A la Bourse de Paris, l'action Suez a fini à 19,865 euros avec un gain de 7,73% après avoir atteint en séance les 20 euros pour la première fois depuis son introduction en Bourse. Veolia affiche en clôture une progression de 9,66%, la plus forte hausse du CAC 40, qui a cédé 0,13%.

L'accord permettrait "la constitution d'un nouveau Suez (...) doté d'un réel potentiel de croissance, avec un chiffre d'affaires de l'ordre de sept milliards d'euros (et) la mise en oeuvre du projet de Veolia de constitution du champion mondial de la transformation écologique, de l'ordre de 37 milliards d'euros de chiffre d'affaires", peut-on lire dans le communiqué.

TRÊVE JUDICIAIRE

Les fonds d'investissement Meridiam, Ardian et Global Infrastructure Partners (GIP), ainsi que la Caisse des dépôts (CDC) et les salariés figureront au rang des actionnaires du "nouveau Suez", selon les deux groupes.

Ardian et GIP, qui avaient formulé en mars une contre-proposition à l'OPA de Veolia, ont pour leur part dit prendre note de l'accord annoncé ce lundi. "Puisque nous n'avons pas participé aux négociations préalables à cet accord, et que nous n'avons connaissance à ce stade ni de ses termes spécifiques ni de ses implications pour l'ensemble des parties prenantes, il nous faut désormais en étudier les conséquences", disent-ils.

Le "nouveau Suez" sera majoritairement composé des activités de gestion de l'eau de Suez en France mais intègrera également certains actifs internationaux - dont des activités en Australie, en Inde, en Italie et en République tchèque.

Aux termes de cet accord, Suez va désactiver la fondation de droit néerlandais où il avait logé certains actifs afin de les mettre à l'abri d'une offre de Veolia et résilier les accords qu'il avait conclus pour la cession de certaines de ses activités en Australie au groupe Cleanaway Waste Management.

Les deux groupes, dont le bras de fer des derniers mois s'est déroulé à la fois sur le terrain judiciaire et réglementaire, doivent également s'engager à suspendre toutes les procédures en cours - dans l'attente d'un désistement lors de la finalisation de l'accord - et à ne pas entamer de nouveau contentieux.

Le PDG de Veolia, Antoine Frérot, a précisé à des journalistes que Gérard Mestrallet - qui a déjà dirigé Suez ainsi qu'Engie - avait joué les intermédiaires entre les deux groupes au cours des derniers jours.

Selon une source au fait des discussions, Antoine Frérot a rencontré au cours du week-end le président du conseil d'administration de Suez, Philippe Varin, afin de sceller l'accord.

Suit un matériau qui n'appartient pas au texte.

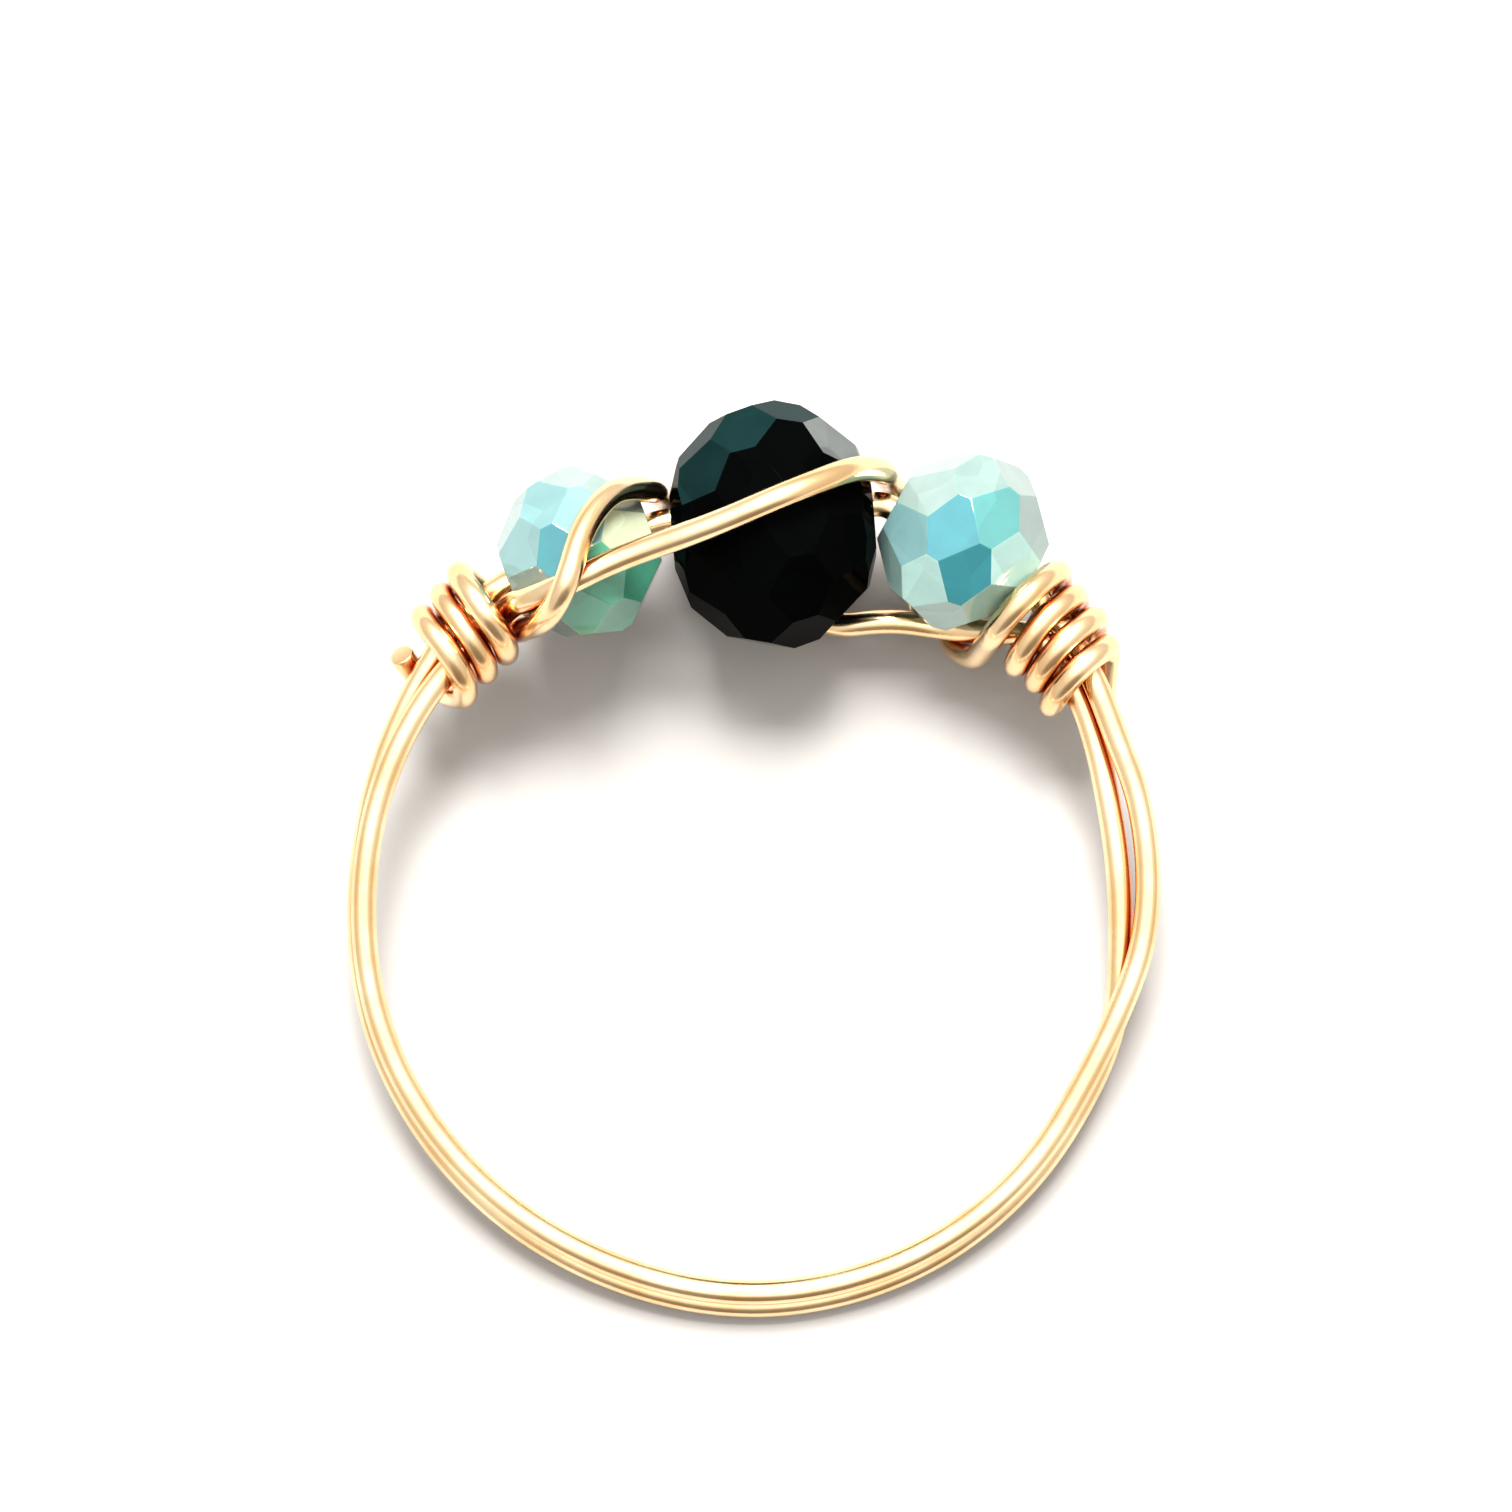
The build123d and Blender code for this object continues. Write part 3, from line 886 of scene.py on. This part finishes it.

Suez a fait des concessions sur certains fronts, acceptant un accord parallèle visant à filialiser certains de ses actifs dans une entité distincte avec de nouveaux actionnaires, plus petite que ce qu'il avait espéré, mais le groupe s'est dit satisfait du résultat et du prix.

"Nous avons utilisé tous les leviers dont nous disposions pour défendre les intérêts de l'entreprise face à une situation hostile", a déclaré aux journalistes Philippe Varin, président de Suez.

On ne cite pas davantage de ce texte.